Wed Dec 7 13:50:31 GMT 2005

Johan Rydberg <jrydberg at gnu.org> writes:

>> If the knits are packed together for each file, the *number* of fetches
>> actually *is* O(modified files). The knits are spread over the modified
>> files, so that's one fetch for each of them. And since the chunks are
>> ordered by date of addition, you usually want everything from some
>> offset till the end of file from each of them.
>
> I agree with you that in the end what you do is "fetch all missing
> deltas for knit-file K".  But the way you do it is by fetching delta
> by delta, based on information from the pulled inventory.  So it is a
> delta-based, and not file-based, pull.   (see fetch.py)

I've given this a bit more thought and it should be possible to write a
somewhat optimized fetcher for knits by simply collecting a set of all
the deltas needed to be fetched, and then try to fetch as large ranges
as possible.  So instead of doing;

 1. fetch revision
 2. fetch inventory
 3. fetch knit deltas
 4. goto 1 if not finished

You do;

 1. fetch revision
 2. fetch inventory
 3. collect knit deltas 
 4. goto 1 if not finished
 5. fetch all knit deltas in the fastest manner possible.
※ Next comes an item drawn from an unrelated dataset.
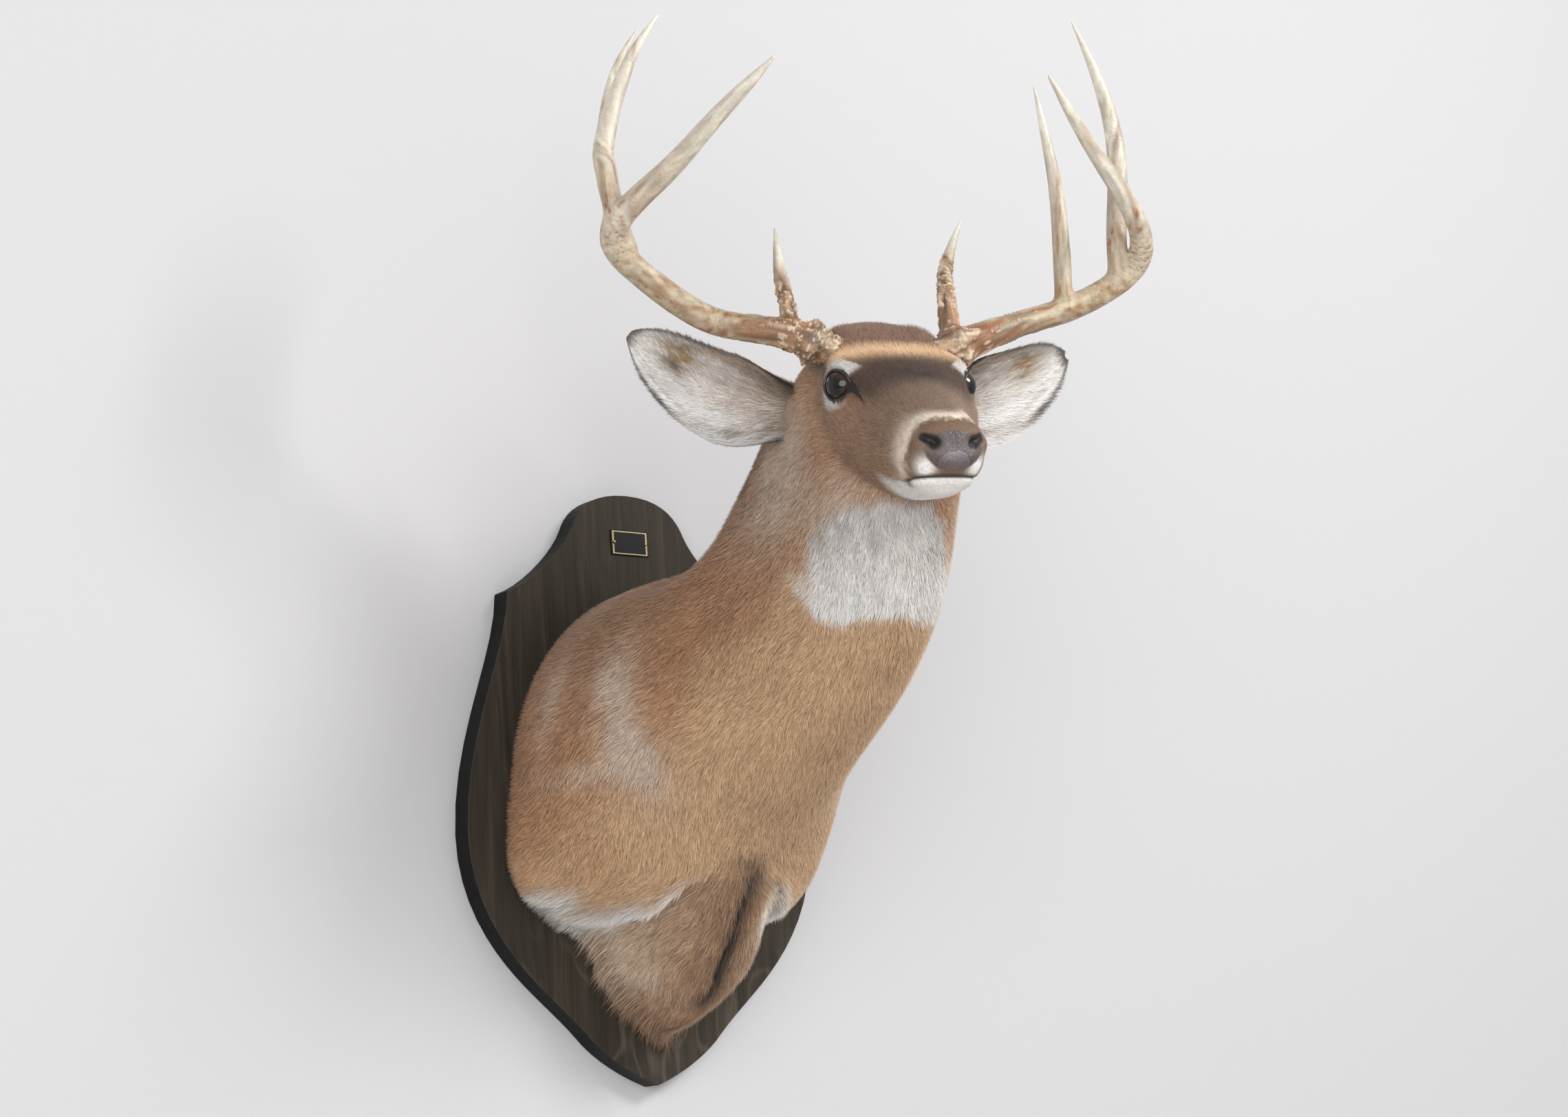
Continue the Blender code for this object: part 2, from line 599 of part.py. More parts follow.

This could be implemented by letting Knit have a "join" method that
takes another knit, and a set of versions to pull.

Maybe another optimizations can be done to speed it up further. 

Another issue with knits is that the inventory knit will become rather
big, esp if it is shared between several branches (using archives).
Maybe the inventory and revision knits should be put in the branch
instead of in a shared "control store."

~j